Joseph Price, FINRA senior vice president in charge of corporate financing and advertising regulation, says there are two main issues as they pertain to shareholders. The first is that fees and expenses are not transparent. Fees, he says, can be found in prospectuses, but the way values appear on account statements after a purchase — the so-called par value — do not net out fees and expenses for shareholders. The second concern is “that the underlying value of the portfolio may be changing dramatically in response to the markets, and that investors may not be aware of that,” he notes. In the past, appraisals were required for up to 18 months after the offer period. Now FINRA is requiring an appraised value within two years of breaking escrow. “Investors have that information on a more timely basis, and the appraised values will reflect the underlying value of the portfolio,” says Price.

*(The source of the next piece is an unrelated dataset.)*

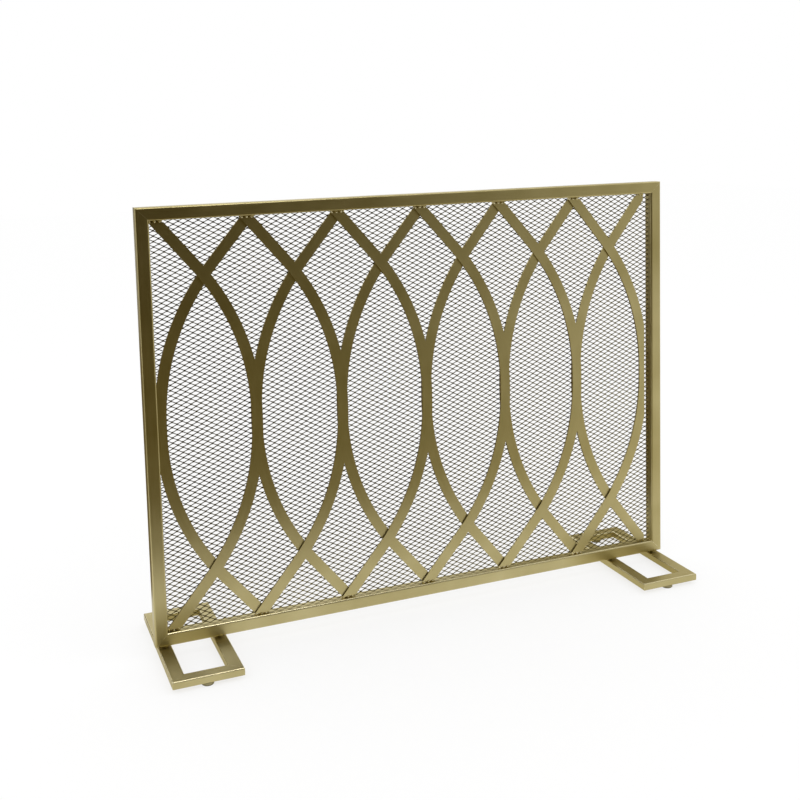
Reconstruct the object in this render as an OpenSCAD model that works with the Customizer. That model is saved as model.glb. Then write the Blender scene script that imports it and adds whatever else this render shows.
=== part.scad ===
// Free-standing fireplace screen: a mitred square-tube frame, two layers of
// interlaced flat-bar arcs, a diamond mesh behind them, and two loop feet on
// levelling glides. Millimetres, +Z up, the front of the screen faces -Y.
// The origin is on the floor at the middle of the footprint.

/* [Frame] */
// Overall width of the frame
frame_w = 1000; // [900:10:1200]
// Overall height of the frame, without the feet
frame_h = 737; // [600:1:850]
// Side of the square tube
tube = 22; // [20:1:30]
// Wall of the square tube
tube_wall = 1.5; // [1.2:0.1:2.5]
// Outer radius of the tube's long edges
tube_edge_r = 3; // [2.6:0.1:4]

/* [Arcs] */
// Width of the flat bar as seen from the front
bar_w = 19; // [12:1:24]
// Thickness of the flat bar, which is also the depth of one layer
bar_t = 3.2; // [2:0.1:4]
// How far the front layer sits behind the frame's front face
arc_setback = 6; // [2:0.5:8]
// Gap between the end arcs and the left stile
left_gap = 0.3; // [0.2:0.1:15]
// Gap between the end arcs and the right stile, where they were trimmed short
right_gap = 12.5; // [0.2:0.1:15]
// Length of straight bar left in the middle of an arc
straight_mid = 20; // [2:2:60]
// Length of straight bar left at each end of an arc by the bending rolls
straight_end = 100; // [20:5:150]
// Gap left between each bar end and its rail, filled by the weld
end_gap = 3.5; // [1:0.5:6]

/* [Mesh] */
// Long way of one diamond, left to right
diamond_l = 16.5; // [12:0.5:30]
// Short way of one diamond, up and down
diamond_s = 8.9; // [6:0.1:16]
// Width of a strand
strand_w = 1.1; // [0.8:0.1:2]
// Thickness of a strand
strand_t = 0.5; // [0.3:0.1:1]
// Width of the sheet's welded edge
edge_w = 1; // [0.5:0.5:3]

/* [Feet] */
// Width of one foot loop
foot_w = 116.5; // [90:0.5:180]
// Reach of the foot in front of the frame's front face
foot_front = 122.5; // [80:0.5:180]
// Reach of the foot behind the frame's front face
foot_back = 156; // [100:1:200]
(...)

And whereas investments in nontraded REITs are dropping from a peak of nearly $20 billion in 2013, according to investment bank Robert A. Stanger & Co., levels remain near $15 billion or so — much higher than the bottom in 2009, when they raised about $6 billion.

“It’s been a lengthy process of this industry working with the regulators, primarily FINRA but the SEC as well, in getting a rule change. It’s one we are extremely pleased with,” says Kevin Hogan, CEO of the Investment Program Association (IPA), a direct investment advocacy group. He adds that transparency and fee details will in the long term be a plus for the industry.

“There is a feeling that there could be some price compression around fees and expenses,” says Hogan. “But I think this is an industry where fees have come down over the past number of years, and I think will continue to do so as this rule comes into play.” FINRA’s Price agrees and says that when fees are more transparent, it’s likely they’ll fall.

IPA’s Hogan says the new rules might usher new and innovative products such as daily net asset value products or ones with new share classes and more levelized compensation structures.

The FINRA rules do not take effect until 2016, giving nontraded REITs a bit of time to change their disclosures and structures. However, there is also no grandfathering. Price says once the rules take effect, they do so for everyone at the same time.